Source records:
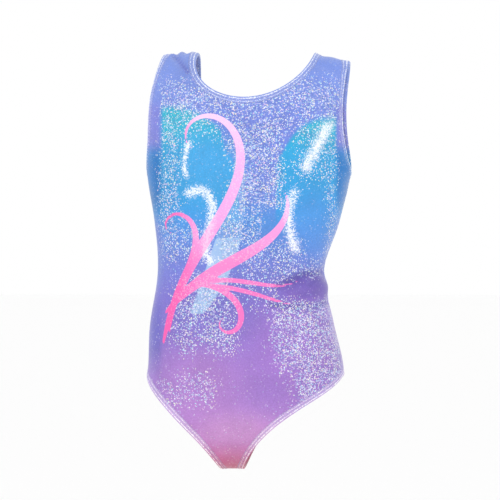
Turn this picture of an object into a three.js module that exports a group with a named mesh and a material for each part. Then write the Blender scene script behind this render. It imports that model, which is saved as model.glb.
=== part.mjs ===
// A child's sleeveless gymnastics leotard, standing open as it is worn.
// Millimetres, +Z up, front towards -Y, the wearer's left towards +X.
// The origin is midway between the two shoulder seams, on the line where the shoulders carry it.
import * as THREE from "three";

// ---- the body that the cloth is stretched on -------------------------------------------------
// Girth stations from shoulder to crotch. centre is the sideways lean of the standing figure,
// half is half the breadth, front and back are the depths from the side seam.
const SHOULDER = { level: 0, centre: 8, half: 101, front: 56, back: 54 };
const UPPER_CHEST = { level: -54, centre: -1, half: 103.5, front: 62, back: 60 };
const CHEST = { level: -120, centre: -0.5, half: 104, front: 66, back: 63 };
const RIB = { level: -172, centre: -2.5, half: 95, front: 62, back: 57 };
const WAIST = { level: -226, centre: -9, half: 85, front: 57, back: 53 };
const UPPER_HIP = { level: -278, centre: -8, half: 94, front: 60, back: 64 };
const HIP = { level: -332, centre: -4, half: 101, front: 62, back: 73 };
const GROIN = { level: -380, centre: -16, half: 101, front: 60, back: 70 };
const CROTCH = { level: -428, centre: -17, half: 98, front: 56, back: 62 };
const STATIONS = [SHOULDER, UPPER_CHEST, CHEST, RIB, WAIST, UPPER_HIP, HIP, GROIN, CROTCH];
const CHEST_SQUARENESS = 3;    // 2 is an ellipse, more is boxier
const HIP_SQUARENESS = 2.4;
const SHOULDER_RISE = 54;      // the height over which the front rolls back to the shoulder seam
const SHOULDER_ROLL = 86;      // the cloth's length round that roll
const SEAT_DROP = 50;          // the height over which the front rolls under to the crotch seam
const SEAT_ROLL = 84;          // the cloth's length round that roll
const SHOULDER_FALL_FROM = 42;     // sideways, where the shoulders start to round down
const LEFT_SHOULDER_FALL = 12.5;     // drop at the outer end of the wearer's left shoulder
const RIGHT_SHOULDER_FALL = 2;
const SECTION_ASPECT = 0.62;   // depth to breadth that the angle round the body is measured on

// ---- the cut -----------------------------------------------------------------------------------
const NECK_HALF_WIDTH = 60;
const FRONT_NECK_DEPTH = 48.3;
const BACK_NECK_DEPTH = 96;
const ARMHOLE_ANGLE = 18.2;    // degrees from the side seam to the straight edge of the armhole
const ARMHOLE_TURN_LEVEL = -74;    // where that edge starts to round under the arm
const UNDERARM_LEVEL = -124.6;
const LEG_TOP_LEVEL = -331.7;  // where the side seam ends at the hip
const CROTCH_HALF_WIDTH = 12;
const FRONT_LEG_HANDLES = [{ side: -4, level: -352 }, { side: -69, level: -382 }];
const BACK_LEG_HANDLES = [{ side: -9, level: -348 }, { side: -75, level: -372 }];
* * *
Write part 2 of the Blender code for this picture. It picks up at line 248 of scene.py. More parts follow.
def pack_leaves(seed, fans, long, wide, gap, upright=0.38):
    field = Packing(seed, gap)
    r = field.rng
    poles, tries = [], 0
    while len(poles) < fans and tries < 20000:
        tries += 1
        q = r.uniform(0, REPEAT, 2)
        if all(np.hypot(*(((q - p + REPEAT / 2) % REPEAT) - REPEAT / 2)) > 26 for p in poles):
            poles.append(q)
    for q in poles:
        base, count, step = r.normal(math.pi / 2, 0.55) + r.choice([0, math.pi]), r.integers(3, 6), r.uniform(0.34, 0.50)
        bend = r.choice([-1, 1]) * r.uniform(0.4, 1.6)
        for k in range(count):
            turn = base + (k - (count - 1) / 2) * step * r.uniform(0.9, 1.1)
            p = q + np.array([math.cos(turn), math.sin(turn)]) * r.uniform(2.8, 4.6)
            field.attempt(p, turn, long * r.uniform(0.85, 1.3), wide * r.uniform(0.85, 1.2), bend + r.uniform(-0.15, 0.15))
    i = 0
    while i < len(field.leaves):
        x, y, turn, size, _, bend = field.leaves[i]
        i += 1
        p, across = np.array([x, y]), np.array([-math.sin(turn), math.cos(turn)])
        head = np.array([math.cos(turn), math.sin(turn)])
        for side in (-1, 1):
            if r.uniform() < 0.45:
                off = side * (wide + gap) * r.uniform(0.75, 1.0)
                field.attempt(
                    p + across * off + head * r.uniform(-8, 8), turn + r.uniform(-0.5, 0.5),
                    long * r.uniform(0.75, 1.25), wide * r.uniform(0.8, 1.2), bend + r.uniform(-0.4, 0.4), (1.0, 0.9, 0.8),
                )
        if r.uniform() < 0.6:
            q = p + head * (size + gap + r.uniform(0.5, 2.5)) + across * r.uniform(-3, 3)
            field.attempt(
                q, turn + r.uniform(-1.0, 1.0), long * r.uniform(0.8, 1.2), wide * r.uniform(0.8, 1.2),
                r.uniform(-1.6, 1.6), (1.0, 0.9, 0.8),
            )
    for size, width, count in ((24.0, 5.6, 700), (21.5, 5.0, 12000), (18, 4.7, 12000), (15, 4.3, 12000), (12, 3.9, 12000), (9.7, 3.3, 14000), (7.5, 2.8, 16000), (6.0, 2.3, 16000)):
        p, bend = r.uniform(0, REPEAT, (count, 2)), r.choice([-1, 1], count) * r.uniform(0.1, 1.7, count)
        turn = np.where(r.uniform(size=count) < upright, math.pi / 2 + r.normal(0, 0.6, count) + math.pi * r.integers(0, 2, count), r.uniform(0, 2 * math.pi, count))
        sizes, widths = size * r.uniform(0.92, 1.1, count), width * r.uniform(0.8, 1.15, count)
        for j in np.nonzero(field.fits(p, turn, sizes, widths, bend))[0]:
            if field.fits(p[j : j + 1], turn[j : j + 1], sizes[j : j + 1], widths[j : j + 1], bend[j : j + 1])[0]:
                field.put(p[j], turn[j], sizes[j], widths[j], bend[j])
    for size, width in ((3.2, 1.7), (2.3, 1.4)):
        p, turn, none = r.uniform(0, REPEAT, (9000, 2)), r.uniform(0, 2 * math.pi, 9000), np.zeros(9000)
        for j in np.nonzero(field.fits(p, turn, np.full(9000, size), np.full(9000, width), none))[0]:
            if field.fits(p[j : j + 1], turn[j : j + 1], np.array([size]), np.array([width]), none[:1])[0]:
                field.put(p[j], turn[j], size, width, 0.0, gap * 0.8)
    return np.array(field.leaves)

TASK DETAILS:
Within the material above, extract exactly the lines that start at the line containing "Turn this picture" and stop after the line containing "import * as", and only those.

TASK RESPONSE:
Turn this picture of an object into a three.js module that exports a group with a named mesh and a material for each part. Then write the Blender scene script behind this render. It imports that model, which is saved as model.glb.
=== part.mjs ===
// A child's sleeveless gymnastics leotard, standing open as it is worn.
// Millimetres, +Z up, front towards -Y, the wearer's left towards +X.
// The origin is midway between the two shoulder seams, on the line where the shoulders carry it.
import * as THREE from "three";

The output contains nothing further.